- Location: Chilcotin District, Central Interior of British Columbia
- Coordinates: 52°12′00″N 124°00′00″W﻿ / ﻿52.20000°N 124.00000°W
- Primary inflows: Puntzi Creek
- Primary outflows: Puntzi Creek
- Basin countries: Canada
- Max. length: 11 kilometres (6.8 mi)
- Max. width: 3.2 kilometres (2.0 mi)
- Surface area: 17.06 km^{2} (6.59 sq mi)
- Average depth: 22.8 m (75 ft)
- Max. depth: 44.2 m (145 ft)
- Water volume: 1.006 km^{3} (0.241 cu mi)
- Shore length^{1}: 16.935 km (10.523 mi)
- Surface elevation: 956 m (3,136 ft)

= Puntzi Lake =

Lake in British Columbia, Canada

Puntzi Lake is a lake in the Chilcotin District of the Central Interior of British Columbia. It is located on the western side of the upper Chilcotin River to the northeast of Tatla Lake, and is connected to the Chilcotin River via Puntzi Creek, of which it is an expansion. The area around the lake has been the setting for many important events in the history of the region.

==History==
One of the larger lakes in the central Chilcotin, the lake is in the heart of the traditional territory of the Tsilhqot'in people and was the site of a large village. This village was devastated by the 1862 Pacific Northwest smallpox epidemic, in which native populations were reduced by 50-90% of their former totals. In the wake of the epidemic, Reverend Turner, one of early British Columbia's "saddlebag parsons", came through the village, finding only a few children and elders huddled in some of the underground houses, but in other houses there were only the dead; others had been thrown in the lake, which had frozen. The survivors told Turner about a huge beast of some kind which came down off the icecaps and dug up the bodies out of the other houses and out of the frozen lake. The village was never fully repopulated, although there is an Indian reserve of today's Alexis Creek First Nation on its shore, Puntzi Lake Indian Reserve No. 2, as well as several others nearby.

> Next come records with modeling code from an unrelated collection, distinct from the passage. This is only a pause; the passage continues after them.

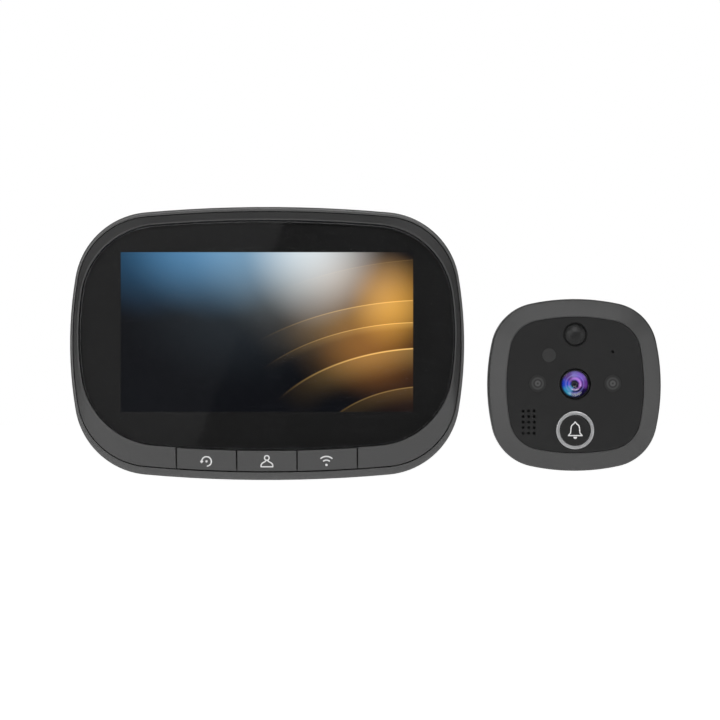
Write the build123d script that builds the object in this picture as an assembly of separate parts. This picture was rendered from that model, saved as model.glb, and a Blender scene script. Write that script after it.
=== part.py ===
from build123d import *

import math
import os
from dataclasses import dataclass

# A peephole door camera in two units: an indoor monitor on its door bracket, and the outdoor camera.
# Everything is drawn face on: x to the right, y up, z out of the door towards the viewer, and the
# door's surface at z = 0. Each finished piece is then stood up, so that it faces -Y with +Z up.
# The origin is the middle of the bracket's two screw slots, on the door's surface.

# Indoor monitor, from the picture outwards
picture_width = 95.0
picture_height = 51.9
border_side = 16.7
border_top = 14.85
border_bottom = 22.25
monitor_end_radius = 445.0
monitor_side_radius = 131.0
monitor_corner_radius = 25.3
window_margin_side = 3.0
window_margin_top = 4.4
window_margin_bottom = 9.75
window_end_radius = 443.0
window_side_radius = 96.5
window_corner_radius = 26.0

# Indoor monitor, heights above the door
rear_gap = 0.4
rear_wall = 1.8
taper_height = 7.6
rear_taper = 3.2
ring_height = 13.8
bezel_seat_height = 11.6
slope_start_height = 14.4
monitor_depth = 16.8
window_recess = 0.2
window_thickness = 1.4
mask_thickness = 0.1
case_wall = 2.4
rear_edge_radius = 2.2
ring_edge_radius = 0.8

# Ring and bezel
ring_side = 1.2
ring_top = 1.7
ring_bottom = 2.8
groove = 0.3
bezel_wall = 1.6
shelf_thickness = 1.2
lip_width = 0.35
window_gap = 0.12
window_edge_radius = 0.8
bezel_edge_radius = 0.5

# Display module
module_border = 2.5
module_thickness = 2.4
tray_wall = 0.5
tray_height = 2.4
tray_gap = 0.05
tray_opening_gap = 0.3

# Keys
key_pitch = 19.6
key_count = 3
key_gap = 0.5
key_travel = 0.5
key_floor_thickness = 1.3
key_lift = 0.6
key_edge_gap = 0.15
key_edge_radius = 0.25
key_wall = 1.0
stem_radius = 1.5
stem_gap = 0.2
lug_length = 4.4
lug_width = 1.2
lug_thickness = 0.3
stem_drop = 0.4

# Push switches
switch_width = 6.0
switch_height = 3.6
switch_thickness = 0.9
switch_base = 0.1
plunger_radius = 0.9
plunger_gap = 0.2
plunger_depth = 0.25

# Main circuit board
board_thickness = 1.0
board_top_height = 9.7
board_margin = 0.8
standoff_radius = 2.4
standoff_x = 42.0
standoff_y = 27.0
board_screw_radius = 0.85
board_screw_head_radius = 1.7
board_screw_head = 1.0
board_screw_length = 4.2
screw_clearance = 0.15
thread_clearance = 0.02

# Case screws
case_screw_x_margin = 3.5
case_screw_y = 19.0
case_boss_radius = 2.5
case_boss_meet_height = 9.0
case_screw_radius = 1.0
case_screw_head_radius = 1.9
case_screw_head = 1.4
case_screw_inset = 0.8
case_screw_tip_height = 12.4
recess_clearance = 0.3
boss_notch_gap = 0.6
drive_radius = 0.75
drive_depth = 0.8

# Door bracket
bracket_width = 62.0
bracket_height = 36.0
bracket_thickness = 1.2
bracket_corner_radius = 5.0
bracket_clearance = 0.4
cable_hole_radius = 4.8
cable_hole_drop = 8.5
door_screw_spacing = 11.0
door_slot_width = 3.4
door_slot_length = 5.0
hook_x = 24.0
hook_y = 12.0
hook_width = 8.0
hook_reach = 4.5
hook_corner_radius = 1.0
hook_clearance = 0.25
lift_travel = 5.0
slot_clearance = 0.3
pan_thickness = 1.8
pan_wall = 2.0
recess_corner_radius = 5.5

# Cable bay behind the bracket
bay_width = 28.0
bay_height = 20.0
bay_drop = 5.0
bay_depth = 5.3
bay_wall = 1.2
socket_width = 11.0
socket_height = 4.0
socket_length = 3.5
socket_wall = 0.7
socket_depth = 2.2
socket_rise = 2.0
socket_gap = 0.5

# Inside the monitor
battery_width = 70.0
battery_thickness = 4.8
battery_gap = 1.0
battery_corner_radius = 2.0
speaker_gap = 2.4
speaker_y = -2.0
speaker_frame_thickness = 2.2
speaker_magnet_share = 0.6
speaker_magnet_thickness = 1.6
grille_slot_width = 1.2
grille_pitch = 2.4
grille_count = 5
grille_length = 12.0
chip_size = 14.0
chip_thickness = 1.2
chip_x = -20.0
chip_rise = 4.5
radio_width = 18.0
radio_height = 13.0
radio_thickness = 1.8
radio_x = 24.0
radio_drop = 15.5
aerial_width = 30.0
aerial_height = 6.0
aerial_thickness = 0.3
aerial_gap = 0.8

# Side ports
usb_width = 8.9
usb_thickness = 3.2
usb_length = 7.3
usb_wall = 0.3
usb_tongue_width = 6.6
usb_tongue_thickness = 0.7
usb_tongue_short = 0.8
usb_y = 6.9
usb_inset = 0.8
port_gap = 0.25
card_width = 14.5
card_length = 14.0
card_thickness = 1.6
card_slot_width = 11.6
card_slot_thickness = 0.9
card_slot_depth = 12.0
card_y = -7.6
card_inset = 0.3
reset_radius = 0.6
reset_y = 13.6
power_width = 9.0
power_thickness = 3.4
power_length = 5.5
power_wall = 0.6
power_knob_width = 3.0
power_knob_thickness = 1.8
power_knob_stand = 0.1
power_travel = 2.5
power_gap = 0.2
power_depth = 2.0
power_inset = 0.4

# Outdoor camera, outlines
unit_gap = 7.8
camera_drop = 13.5
camera_width = 56.4
camera_height = 56.1
camera_end_radius = 68.0
camera_side_radius = 66.0
camera_corner_radius = 16.0
rim_width = 5.85
face_end_radius = 62.7
face_side_radius = 64.2
face_corner_radius = 10.8

# Outdoor camera, heights above the door
gasket_thickness = 0.8
cover_thickness = 1.8
camera_taper_height = 8.2
camera_taper = 0.2
camera_side_height = 12.1
camera_depth = 15.2
camera_cavity_height = 11.2
face_thickness = 1.7
face_recess = 0.1
camera_wall = 1.8
cover_inset = 2.4
cover_ledge = 0.6
cover_gap = 0.1
face_shelf = 0.85
face_lip = 0.4
face_gap = 0.1
camera_rim_radius = 1.2
camera_back_radius = 0.7

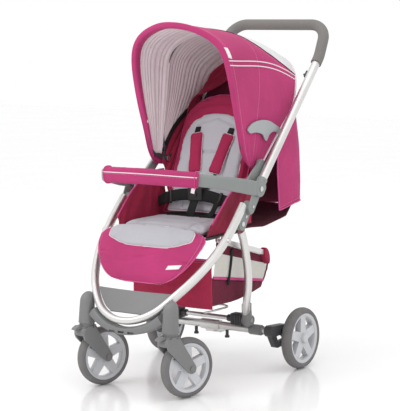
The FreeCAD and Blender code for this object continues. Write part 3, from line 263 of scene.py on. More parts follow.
MAG = (0.46, 0.040, 0.160)
# The magenta cloth darkened and shifted to red: painted shade and red bounce light for the inner fabrics that lie in
# shade.
MAG_PAINTED_SHADE = (0.33, 0.018, 0.058)
M = {
    "magenta": fabric("cloth_magenta", MAG, wrinkle=0.35),
    "magenta_smooth": fabric("cloth_magenta_taut", MAG, wrinkle=0.16),
    # inner fabrics (wing liner, seat sides, bar pockets): magenta with painted shade and red bounce light
    "magenta_painted_shade": fabric("cloth_magenta_painted_shade", MAG_PAINTED_SHADE, wrinkle=0.5),
    # basket front: the magenta cloth made redder, painted shade and red bounce light
    "basket_magenta_painted_shade": fabric("cloth_basket_painted_shade", (0.50, 0.035, 0.095), wrinkle=0.6),
    # backrest cover and shoulder pads: a darker red copy of the magenta cloth, painted shade
    "pad_magenta_painted_shade": fabric("cloth_pad_painted_shade", (0.36, 0.018, 0.075), wrinkle=0.35),
    "maroon": fabric("cloth_maroon", (0.14, 0.012, 0.035), wrinkle=0.5),
    "grey": fabric("cloth_grey", (0.47, 0.47, 0.505), wrinkle=0.42, weave=230, mottled=0.05),
    "lining": fabric("cloth_lining", (0.90, 0.80, 0.83), wrinkle=0.6, mottled=0.05, weave=300, sheen=0.1),
    "panel": fabric("cloth_panel", (0.70, 0.70, 0.71), wrinkle=0.15, mottled=0.04),
    "piping": fabric("piping_pale", (0.86, 0.70, 0.76), wrinkle=0.1, weave=400, mottled=0.03),
    "pipe_mag": fabric("piping_magenta", (0.60, 0.07, 0.24), wrinkle=0.1, weave=400, mottled=0.05),
    "thread": fabric("thread_pale", (0.72, 0.40, 0.52), wrinkle=0.0, weave=900),
    "thread_grey": fabric("thread_grey", (0.34, 0.34, 0.37), wrinkle=0.0, weave=900),
    "tag": fabric("woven_tag", (0.85, 0.84, 0.82), wrinkle=0.05, weave=700, mottled=0.03),
    "black": webbing("webbing"),
    "black_plastic": plastic("plastic_black", (0.012, 0.012, 0.013), 0.42, 0.1),
    "dark": plastic("plastic_dark", (0.055, 0.056, 0.06), 0.5, 0.14),
    "grey_plastic": plastic("plastic_grey", (0.19, 0.19, 0.193), 0.48, 0.14),
    "joint": plastic("plastic_joint", (0.235, 0.255, 0.25), 0.44, 0.12, coat=0.05),
    "trim": plastic("plastic_trim", (0.36, 0.38, 0.39), 0.4, 0.08, coat=0.1),
    "rim": plastic("plastic_rim", (0.56, 0.57, 0.59), 0.36, 0.05, coat=0.2),
    "alu": metal("aluminium", (0.72, 0.715, 0.70), 0.36),
    "steel": metal("steel", (0.66, 0.66, 0.66), 0.28),
    "foam": fabric("grip_foam", (0.20, 0.19, 0.183), wrinkle=0.08, weave=900, rough=0.92, sheen=0.12, fine=0.25, mottled=0.05),
    "net": mesh_cloth("cloth_net", (0.42, 0.39, 0.33)),
}


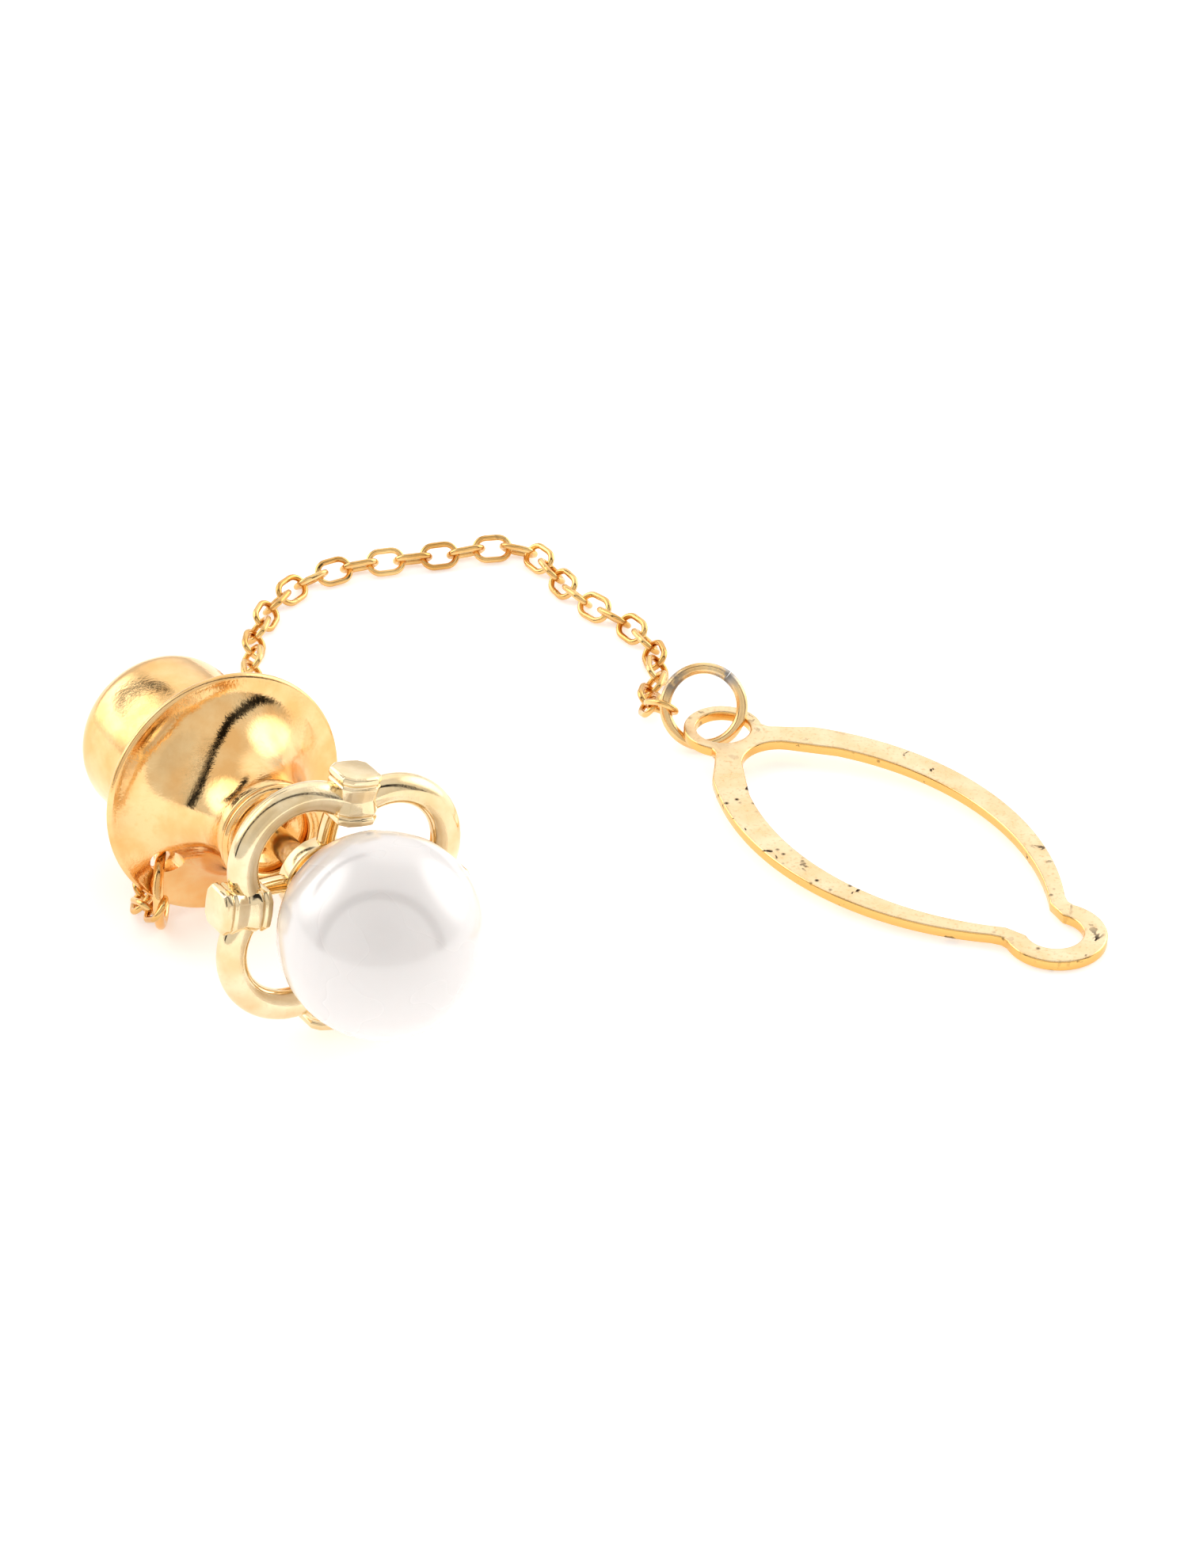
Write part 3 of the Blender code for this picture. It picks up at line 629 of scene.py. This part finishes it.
def clutch_cap(tack, material):
    """The barrel-shaped cap with its domed end."""
    angle = math.acos((CAP_MOUTH_RADIUS - CAP_SIDE_CENTRE) / (CAP_RADIUS - CAP_SIDE_CENTRE))
    rise = (CAP_MOUTH - CAP_WIDEST) / math.sin(angle)
    side = arc((CAP_SIDE_CENTRE, CAP_WIDEST), (CAP_RADIUS - CAP_SIDE_CENTRE, rise),
               math.degrees(angle), 0.0, 26)
    end = arc((0.0, CAP_WIDEST), (CAP_RADIUS, CAP_WIDEST - CAP_END), 0.0, -90.0, 32)
    thin = CAP_RADIUS - CAP_WALL
    inside = arc((0.0, CAP_WIDEST), (thin, CAP_WIDEST - CAP_END - CAP_WALL), -90.0, 0.0, 16)
    end[-1] = (0.0, CAP_END)
    inside[0] = (0.0, CAP_END + CAP_WALL)
    mouth = [(CAP_INSIDE_RADIUS, CAP_INSIDE_END), (CAP_INSIDE_RADIUS, CAP_MOUTH - CAP_LIP),
             (CAP_INSIDE_RADIUS + CAP_LIP, CAP_MOUTH)]
    profile = side + end[1:] + inside + mouth
    piece = to_object(lathe(profile, 180, True), "clutch_cap_fine", tack)
    fit(piece, material, "cap", "clutch_cap")


def pearl(tack, material):
    """The pearl, drilled at the back for its peg."""
    reach = math.degrees(math.asin(PEARL_DRILLING / PEARL_RADIUS))
    skin = arc((0.0, PEARL_CENTRE), (PEARL_RADIUS, PEARL_RADIUS), 90.0, -90.0 + reach, 72)
    skin[0] = (0.0, PEARL_CENTRE + PEARL_RADIUS)
    profile = skin + [(PEARL_DRILLING, DRILLING_END), (0.0, DRILLING_END)]
    piece = to_object(lathe(profile, 128, False), "pearl_fine", tack)
    fit(piece, material, "head", "pearl")


def pearl_cup(tack, material):
    """The dished seat behind the pearl, with the peg that goes into it."""
    dish = arc((0.0, PEARL_CENTRE), (SEAT_RADIUS, SEAT_RADIUS), *SEAT_ARC, 16)
    across, height = dish[-1]
    lip = [(across + out, height + up) for out, up in CUP_LIP]
    profile = [(0.0, PEG_END), (PEG_RADIUS, PEG_END)] + dish + lip
    profile += [(CUP_BACK_RADIUS, CUP_BACK), (0.0, CUP_BACK)]
    piece = to_object(lathe(profile, 96, False), "pearl_cup_fine", tack)
    fit(piece, material, "head", "pearl_cup")


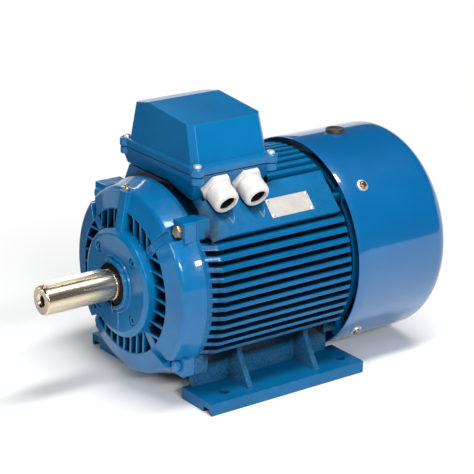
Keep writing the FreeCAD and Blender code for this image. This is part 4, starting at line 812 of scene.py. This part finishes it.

By 1864 a white settler had taken up a pre-emption around the lake. This settler was one of the first casualties of the Chilcotin War. During that conflict, the lake became the setting for the encampment of the assembled forces of the Colonies, which consisted of troops from Victoria, accompanying Governor Frederick Seymour and his officials, and a posse of mostly Americans raised from the Cariboo goldfields but also including Donald McLean, former Chief Trader at the HBC's Fort Kamloops who came out of retirement to join in the hunt for the leaders of the Tsilhqot'in revolt and who would in the course of events die near the lake. It was at a meadow in this area where the Tsilhqot'in war-leader Klatassine surrendered

In the early 1950s nearby Puntzi Mountain became the site of a radar station of the Pinetree Line with a large airport and base built in the area. The runway still operates today as CYPU and was, at the time, the second-longest airstrip in British Columbia. Eventually the base was turned over to Canada and operated in to the mid-1960s.